I thought, Hmm. Not only have I never cracked the pages of AHMM, I’ve only received one slightly personalized rejection to date. Usually it’s just a straight bounce.
I could’ve gotten envious of Eve. Seethed about Eve. In fact, years ago, I might have done exactly that.
At my book club last month, we did a round table and each picked which deadly sin personified us. I chose both anger and envy. I’m also an enormous glutton—people are always astonished how much I eat and ask where I pack it away—but I don’t feel guilty about loving food. I have, however, blown up at people and swallowed a lot of bile and worked hard to change both these traits.
First, dictionary time.
- Envy means you want what someone else has, whether it’s a fat bank account or the perfect family.
- Jealousy means you’re afraid of losing what you’ve got, so you monitor your pretty young mistress to make sure she doesn’t take up with her dashing co-worker.
I bring this up for two reasons. I think writers are particularly susceptible to envy because there’s no clear path, so it feels like everyone else is always getting ahead.

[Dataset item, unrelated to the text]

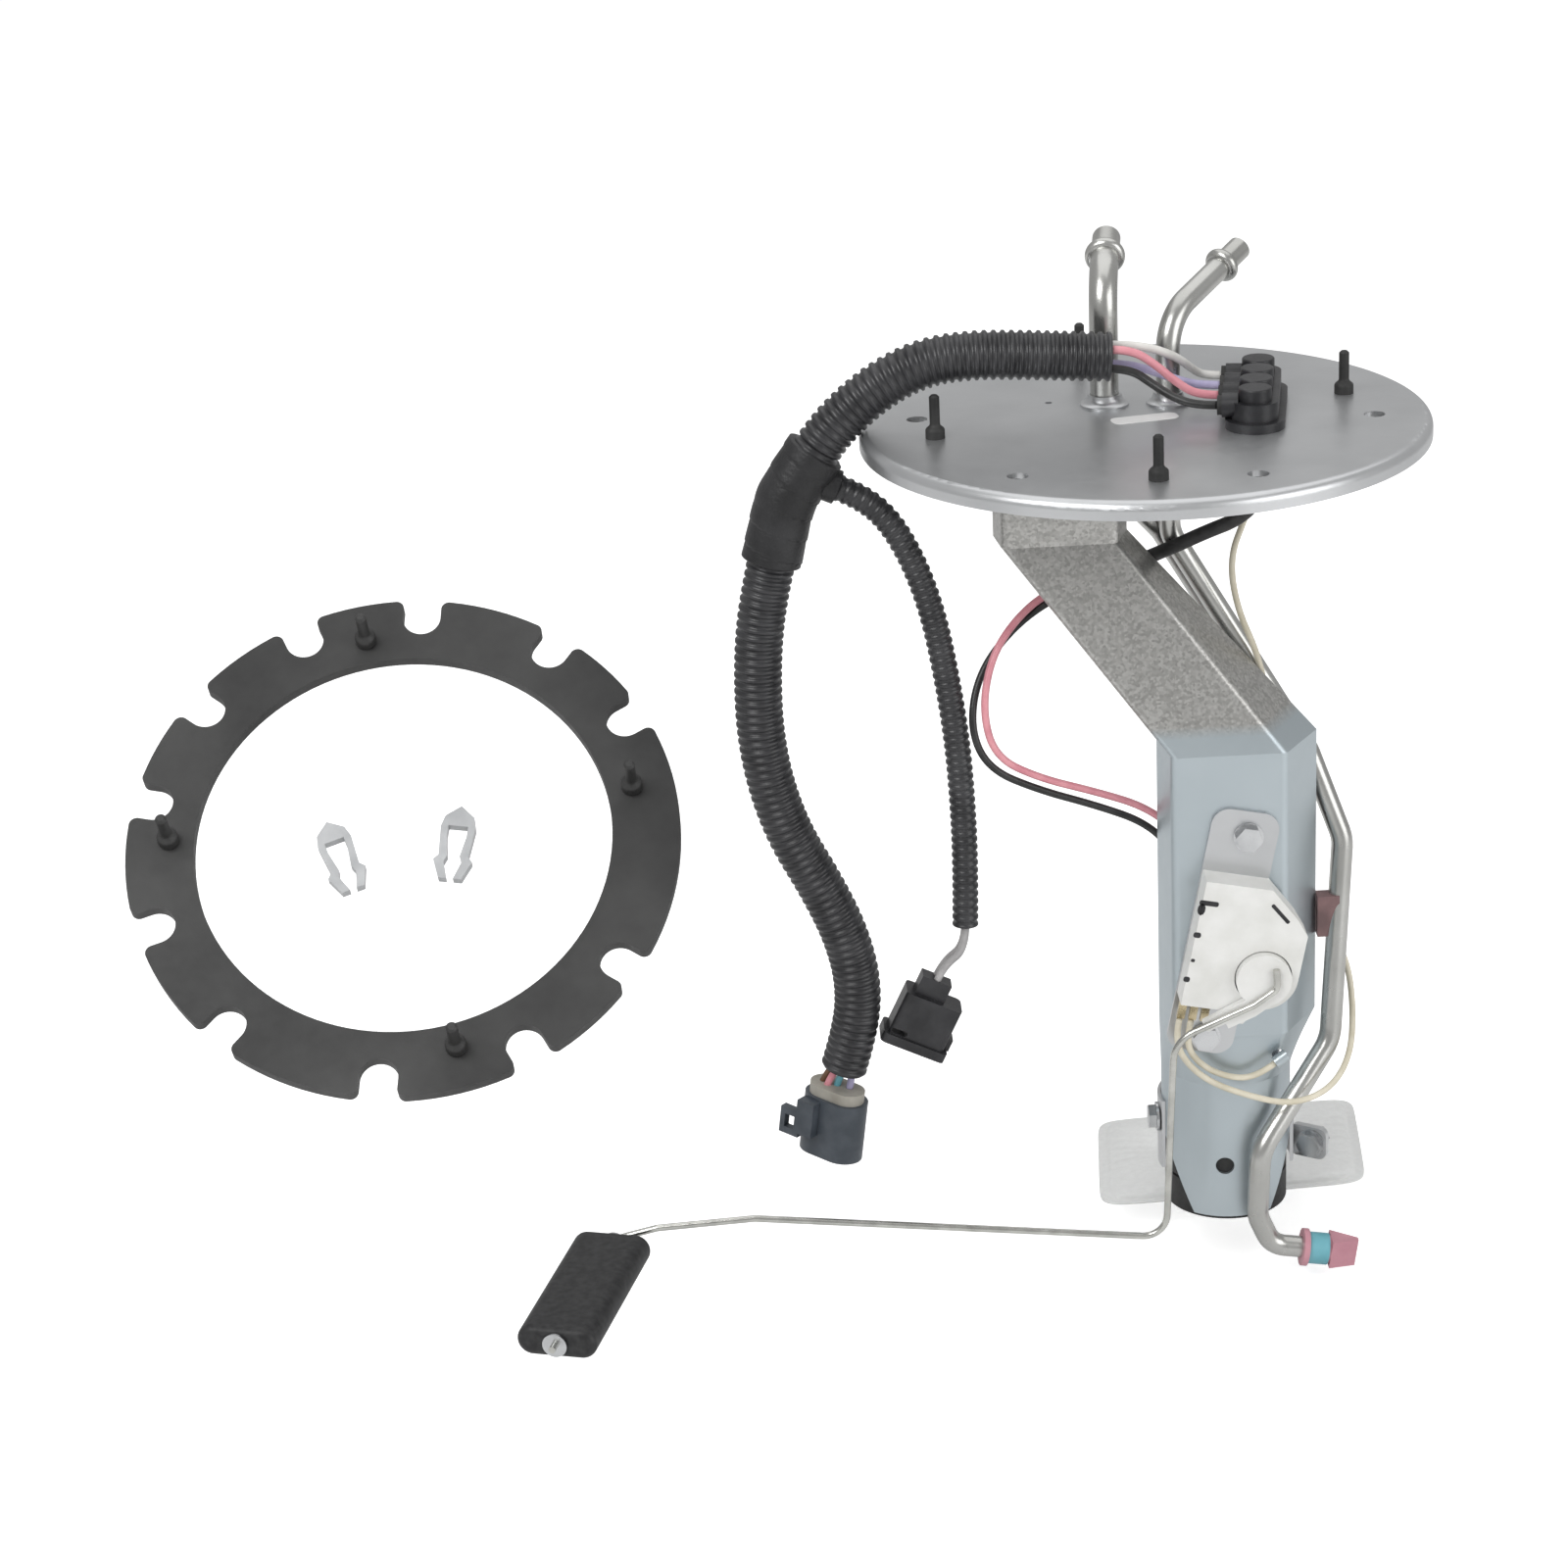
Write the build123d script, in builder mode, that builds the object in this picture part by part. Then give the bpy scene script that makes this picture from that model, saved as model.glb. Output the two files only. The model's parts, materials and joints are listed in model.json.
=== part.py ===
"""A fuel pump module with its harness, its loose gasket and its two loose line clips.

Millimetres, +Z up, +X to the right and -Y to the viewer.
The origin is the centre of the flange's bolt circle, on the plate's underside.
"""

import os
from math import cos, pi, radians, sin, tan

from build123d import *

# Fits
RUNNING = 0.05
SEAT = 0.1
CLEAR = 0.4
# A cut starts and ends this far outside what it cuts
SPARE = 1.0

# Flange plate
FLANGE_RADIUS = 94.0
PLATE = 2.0
RIM_DROP = 6.0
RIM_BEND = 3.0
BOLT_CIRCLE = 75.0
BOLT_HOLE = 3.5
BOLT_COUNT = 6
BOLT_PHASE = -8.0
DIMPLE_AT = (-29.5, 22.3)
DIMPLE = 1.2

# Gasket, fitted under the plate, and a loose one like it
GASKET_OUTER = 83.3
GASKET_INNER = 62.8
GASKET_THICK = 4.0
NOTCH = 5.8
NOTCH_LIP = 2.4
NOTCH_EDGE = 1.0
NOTCH_CIRCLE = 77.2
NOTCH_STEP = 30.0
FITTED_NOTCHES = [BOLT_PHASE + 90.0 + NOTCH_STEP * n for n in range(1, 12)]
LOOSE_NOTCHES = (29.0, 54.4, 85.9, 113.4, 141.5, 167.3, 198.4, 228.3, 264.9, 297.6, 325.8)
PEG_CIRCLE = 70.5
PEG_ANGLES = (11.5, 99.5, 177.0, 283.0)
FITTED_PEG_TURN = 90.5
PEG_DEEP = 0.5
PEG_TIP = 0.7
PEG_FOOT = 3.2
PEG_STEM = 1.7
PEG_NECK = 1.5
PEG_FOOT_HEIGHT = 5.0
PEG_HEIGHT = 14.5
LOOSE_CENTRE = (-239.3, -145.0, -77.8)
LOOSE_TILT = 49.6
LOOSE_PEG_START = 0.4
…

“[A] woman with three poems in [Poetry Magazine] had been born two years after me, which was enough to ruin my day—and I didn’t even desire to write poetry. The notion of people my age or younger having written books, some of them quite good books, was more than upsetting. I did not precisely want them to die, but, wondering why they hadn’t the simple courtesy to allow my achievements to be recognized first, I wanted them, somehow, stopped. The moral of this little story, I believe, is that it is difficult to be ambitious without also being envious.”—Joseph Epstin, Envy
Edgar-nominated writer Kris Rusch/Nelscott told me, "In writing, there is no hierarchy, which is really strange. It's the only profession I know where we don't compete against each other. We compete against ourselves--trying to outdo ourselves. That's because each writers' career is different. No one career is the same as another. So we're always comparing apples and broccoli."
Still, when Kris asked for suggestions about topics for her Freelancer’s Survival Guide, I asked her to write about jealousy. She initially said no. But eventually she did write about it, and it was so popular that it became a two-part article.

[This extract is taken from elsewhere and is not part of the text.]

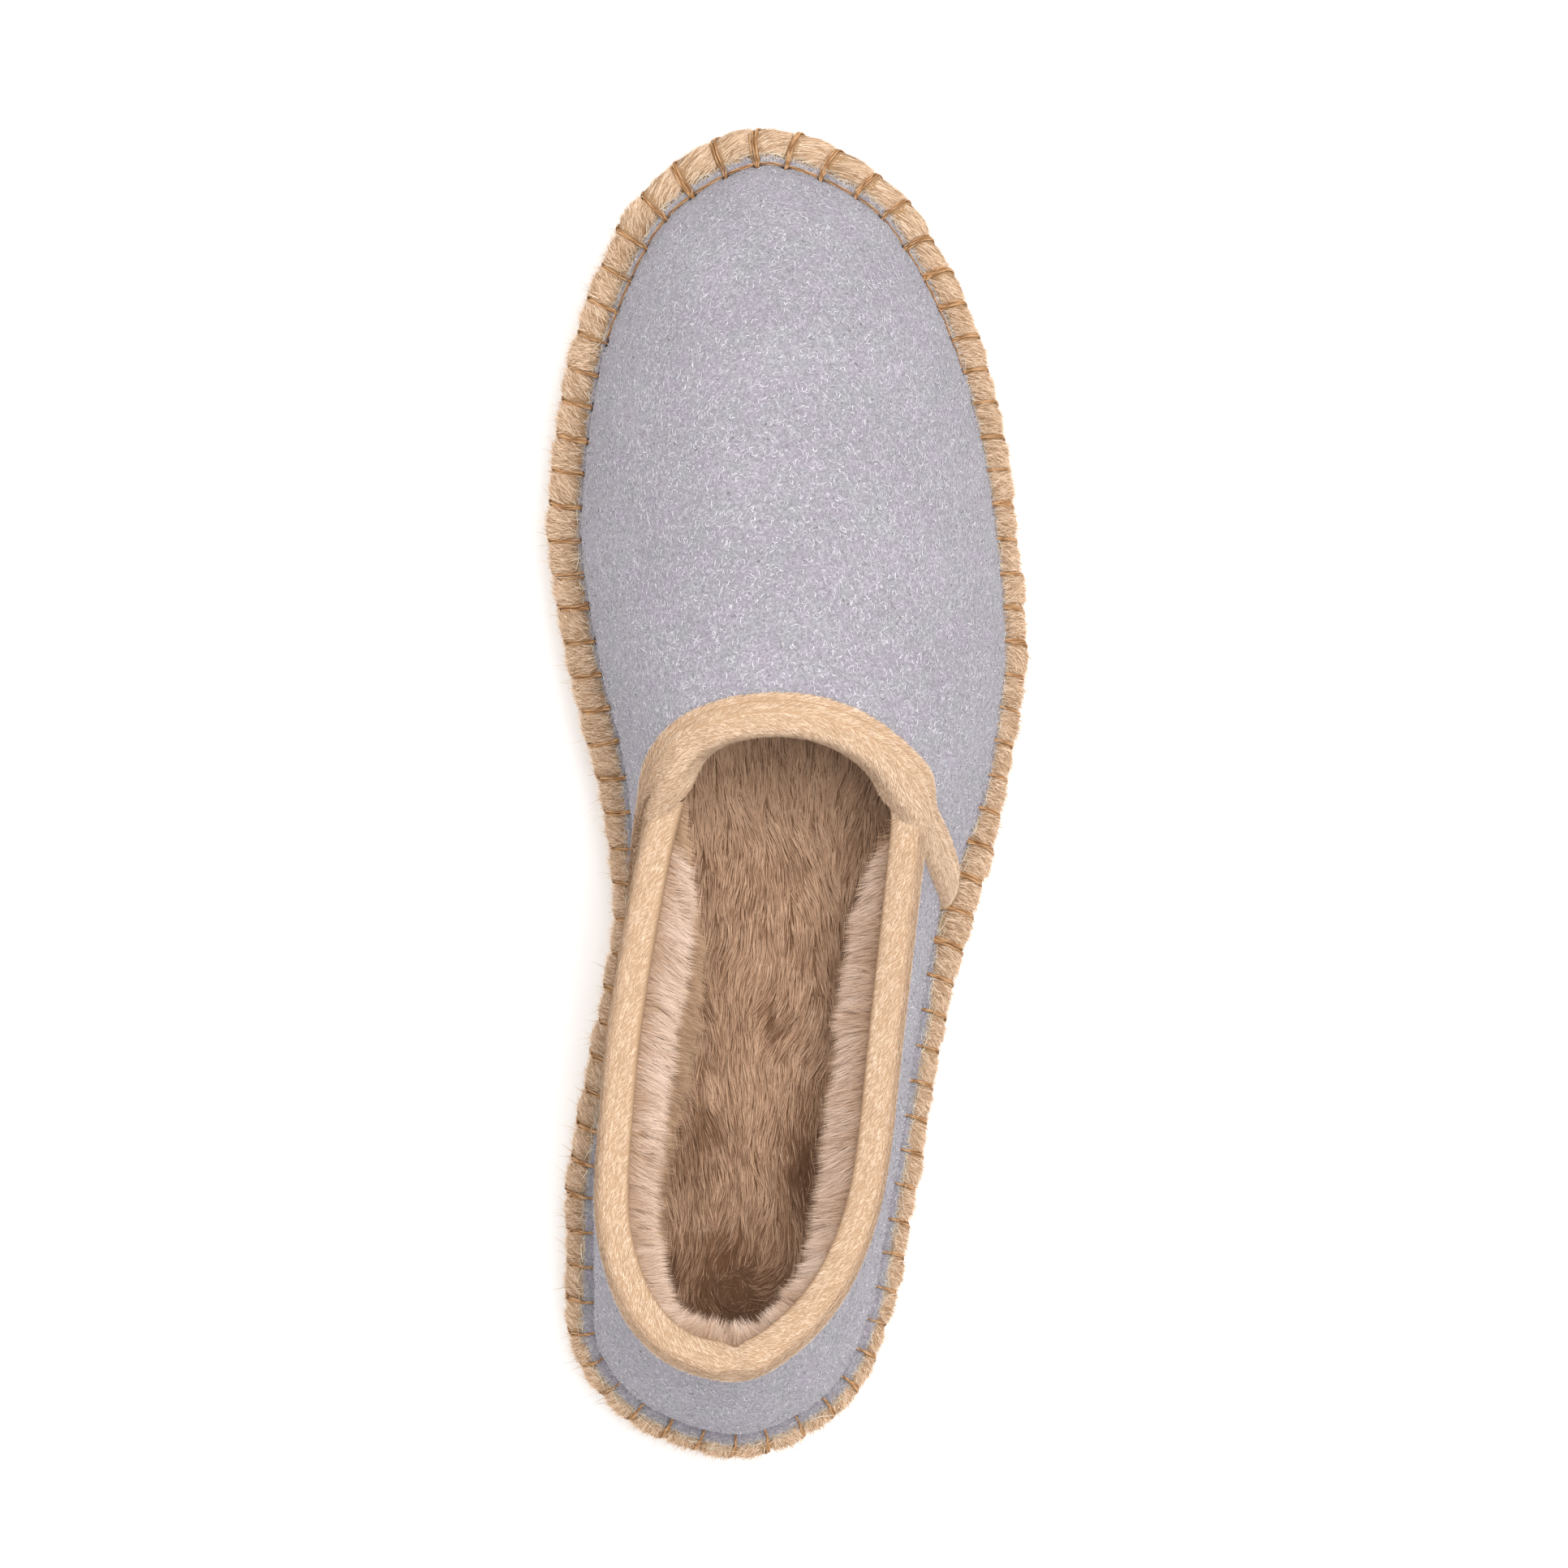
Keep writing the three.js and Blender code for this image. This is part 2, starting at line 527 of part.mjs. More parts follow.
// Section of tape folded over the topline. Its outer side reaches a given distance down the rib and
// lies over a lap of a given thickness.
function foldSection(u, reach, lap) {
  const top = facePoint(u, 1);
  const along = minus(facePoint(u + NORMAL_ROWS, 1), facePoint(u - NORMAL_ROWS, 1));
  const rise = unit(cross(along, faceNormal(u, 1)));
  const inside = LINING_OUT + LINING_EDGE + GAP;
  return [
    [reach, GAP + lap],
    [reach, GAP + lap + TAPE],
    [reach / 2, GAP + lap + TAPE + TAPE_PUFF],
    [TAPE_SHOULDER, GAP + lap + TAPE],
    [-TAPE_REACH, lap - GAP],
    [-TAPE_REACH, GAP - inside],
    [0, -inside - TAPE],
    [COLLAR_TAPE_INNER, -inside - TAPE],
    [COLLAR_TAPE_INNER, -inside],
    [-RIM_GAP, -inside],
    [-RIM_GAP, GAP + lap],
    [reach / 2, GAP + lap],
  ].map(([down, out]) =>
    down > 0 ? shell(u, vFromTop(u, down), out) : add(add(top, rise, -down), faceNormal(u, 1), out),
  );
}

// Section of the vamp's tape where it runs down the side, over the step of the lap
function strapSection(edge, v) {
  return [
    [-TAPE_REACH, GAP - VAMP_LAP],
    [-TAPE_REACH, GAP + TAPE / 2],
    [TAPE / 2, GAP + TAPE],
    [STRAP_WIDTH / 3, GAP + TAPE + TAPE_PUFF],
    [(STRAP_WIDTH * 2) / 3, GAP + TAPE + TAPE_PUFF],
    [STRAP_WIDTH, GAP + TAPE],
    [STRAP_WIDTH, GAP],
    [(STRAP_WIDTH * 2) / 3, GAP],
    [STRAP_WIDTH / 3, GAP],
    [-GAP, GAP],
    [-GAP, GAP - VAMP_LAP],
  ].map(([across, out]) => {
    const u = acrossEdge(edge, v, across);
    return shell(u, v, out + lapAt(u));
  });
}

// Tape over the vamp's rear edge: round the throat and down both sides to the sole
function makeVampBinding() {
  const [from, to] = [VAMP_START, VAMP_END].map((edge) => acrossEdge(edge, 1, -TAPE_REACH));
  const throat = PLACES.filter((u, i) => isVamp(u) && (vampDepth(u) < CORNER_ROWS || i % 2 === 0));
  const places = [from, VAMP_START + STEP_WIDTH, ...throat, VAMP_END - STEP_WIDTH, to];
  const fold = solid(endedLoft(places.map((u) => foldSection(u, VAMP_TAPE_WIDTH, lapAt(u) + FOLD_SLACK))));
  const straps = [VAMP_START, VAMP_END].map((edge) =>
    solid(
      endedLoft(
        steps(TAPE_FOOT, vFromTop(edge, VAMP_TAPE_WIDTH / 2), STRAP_SECTIONS).map((v) => strapSection(edge, v)),
      ),
    ),
  );
  return straps.reduce((made, strap) => made.add(strap), fold);
}

// Tape over the topline of the quarter, from one end of the vamp's edge to the other
function makeCollarBinding() {
  const slack = -TAPE_REACH - 2 * GAP;
  const [from, to] = [VAMP_END, VAMP_START].map((edge) => acrossEdge(edge, 1, slack));
  const quarter = [...PLACES.filter((u) => u > from), ...PLACES.filter((u) => u < to)];
  return solid(endedLoft([from, ...quarter, to].map((u) => foldSection(u, COLLAR_TAPE_OUTER, 0))));
}

// Materials
const suede = new THREE.MeshStandardMaterial({ color: 0xb4b5bd, roughness: 0.95, metalness: 0 });
const jute = new THREE.MeshStandardMaterial({ color: 0xd8b98e, roughness: 0.95, metalness: 0 });
const rubber = new THREE.MeshStandardMaterial({ color: 0xb59873, roughness: 0.8, metalness: 0 });
const liningFur = new THREE.MeshStandardMaterial({ color: 0xd9bfa4, roughness: 1, metalness: 0 });
const footbedFur = new THREE.MeshStandardMaterial({ color: 0xb08f6e, roughness: 1, metalness: 0 });
const tape = new THREE.MeshStandardMaterial({ color: 0xe6cba2, roughness: 0.95, metalness: 0 });

const slipper = new THREE.Group();
slipper.add(
  meshOf("rubber_outsole", makeRubberOutsole(), rubber),
  meshOf("jute_sole", makeJuteSole(), jute),
  meshOf("upper", makeUpper(), suede),
  meshOf("fur_lining", makeFurLining(), liningFur),
  meshOf("fur_insole", makeFootbed(), footbedFur),
  meshOf("vamp_binding", makeVampBinding(), tape),
  meshOf("collar_binding", makeCollarBinding(), tape),
);

export default slipper;
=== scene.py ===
"""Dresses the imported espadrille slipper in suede, jute, blanket stitches, plush tape and fur."""

import math

import bpy
import numpy as np
from bpy.props import FloatProperty, FloatVectorProperty, IntProperty, PointerProperty
from mathutils import Matrix, Vector


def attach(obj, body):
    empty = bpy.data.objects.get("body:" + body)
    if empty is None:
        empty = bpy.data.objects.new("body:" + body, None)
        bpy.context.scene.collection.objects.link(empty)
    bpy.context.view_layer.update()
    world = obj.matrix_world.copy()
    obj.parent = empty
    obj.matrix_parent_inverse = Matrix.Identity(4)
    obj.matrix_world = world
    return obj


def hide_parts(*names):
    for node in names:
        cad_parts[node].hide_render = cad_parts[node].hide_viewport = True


bl_info = {
    "name": "Espadrille slipper",
    "version": (1, 0, 0),
    "blender": (4, 5, 0),
    "location": "3D View > Sidebar > Slipper",
    "description": "Builds the looks of a fur-lined espadrille slipper around its packed solids",
    "category": "Add Mesh",
}

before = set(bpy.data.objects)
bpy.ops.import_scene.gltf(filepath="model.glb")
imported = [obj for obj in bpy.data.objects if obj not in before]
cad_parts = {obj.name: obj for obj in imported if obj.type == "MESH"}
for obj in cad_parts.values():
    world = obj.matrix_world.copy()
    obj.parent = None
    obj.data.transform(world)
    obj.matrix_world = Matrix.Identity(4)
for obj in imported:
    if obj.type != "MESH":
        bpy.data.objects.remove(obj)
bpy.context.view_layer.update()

MM = 0.001

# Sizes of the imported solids, in millimetres
SOLE_LENGTH = 280.0
BALL_WIDTH = 100.0
INSTEP_HEIGHT = 52.0  # sole top to the middle of the throat
HEEL_HEIGHT = 46.0  # sole top to the topline at the back of the heel
RUBBER_THICKNESS = 3.5
JUTE_HEIGHT = 16.5
SOLE_TOP = RUBBER_THICKNESS + JUTE_HEIGHT
TOE_SPRING = 4.0  # lift of the sole under the tip of the toe
TOE_SPRING_START = 0.7  # share of the length where the sole begins to lift
AXIS_ACROSS = -0.06  # the long axis, as a share of the ball width
LEDGE = 6.0  # sole edge to the seam at the foot of the upper
FLANGE = 2.4  # the upper's foot, turned out beyond the seam
UPPER_WALL = 2.0
VAMP_LAP = 1.0  # step where the vamp laps over the quarter
BULGE = 4.0  # outward swell that the ribs' bulge shares follow
GAP = 0.3  # clearance between two pieces
LINING_OUT = UPPER_WALL + GAP
FOOTBED_THICKNESS = 6.0
FOOTBED_TOP = GAP + FOOTBED_THICKNESS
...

“First, let me be clear about the reasons I initially declined to cover this topic. I think jealousy is one of the most destructive emotions in the world. I think you can attribute more horrible things to jealousy than you can to most other emotions, including anger. I see nothing positive about jealousy. I’ve watched it ruin friendships, marriages, and professional relationships. I’ve watched it destroy careers. I know of cases where jealousy has led to actual physical harm, including murder.” http://kriswrites.com/2010/01/14/freelancers-survival-guide-professional-jealousy/
To my surprise, the follow-up article was called “Surviving Other People’s Jealousy.”
I don’t think I ever harmed anyone, just gnashed my teeth a bit. And no one had envied me, as far as I knew, since I was such a newbie.
I needed more advice. Luckily, bestselling author Jennifer Crusie had me in mind for this: http://jennycrusie.com/for-writers/essays/green-is-not-your-color-professional-jealousy-and-the-professional-writer/
You’re human…Wallow in it...For five minutes. That’s all you get, five minutes to be seethingly, teeth-achingly bitter.
Then think about what the person did to get what she got….
Then take that analysis of what she did and see if you can apply it to your career. Whatever it was that she did, it obviously worked.
I noticed a common recipe for success: hard work. I could do that.
Jennifer Crusie again:
Bette Midler said, “The hardest thing about being successful is finding somebody to be happy for you.” The one thing that I have noticed about all the successful people I know is that their circle of friends gets smaller and smaller…..
Well, that’s no good.
While I threw myself into writing, mostly toiling in isolation but occasionally selling a story, I slowly, slowly relinquished my grip on envy and admired my writing friends.
That was a relief. I even wrote a book about it, Apples, Broccoli & Rats with Islands: Short thoughts on envy and positivity for writers (and human beings in general).
Here’s one Cinderella ending. My name appears in the latest AHMM. No, I didn’t get to write the cover story. But Ken Wishnia’s Trace Evidence guest editorial appears on the cover, and the entire third paragraph describes my appearance in Jewish Noir:
And thanks to our generous “You don’t have to be Jewish to write Jewish Noir” policy, I also got to collaborate with writers like Canadian author Melissa Yi, who was a joy to work with. She sent me two stories for consideration, and I ended up replying with a carefully worded email explaining that I liked the first half of the first story and the second half of the second story, and asked if she would be willing to combine the two stories along these lines to create a totally new story. That’s asking a lot, but not only was she willing to do it, after revising the two stories into one, she ended up adding a new section that gave her story “Blood Diamonds” a crack-of-the-whip sting of an ending that will linger in your mind for long after you’ve read it.
May we all live and write happily ever after.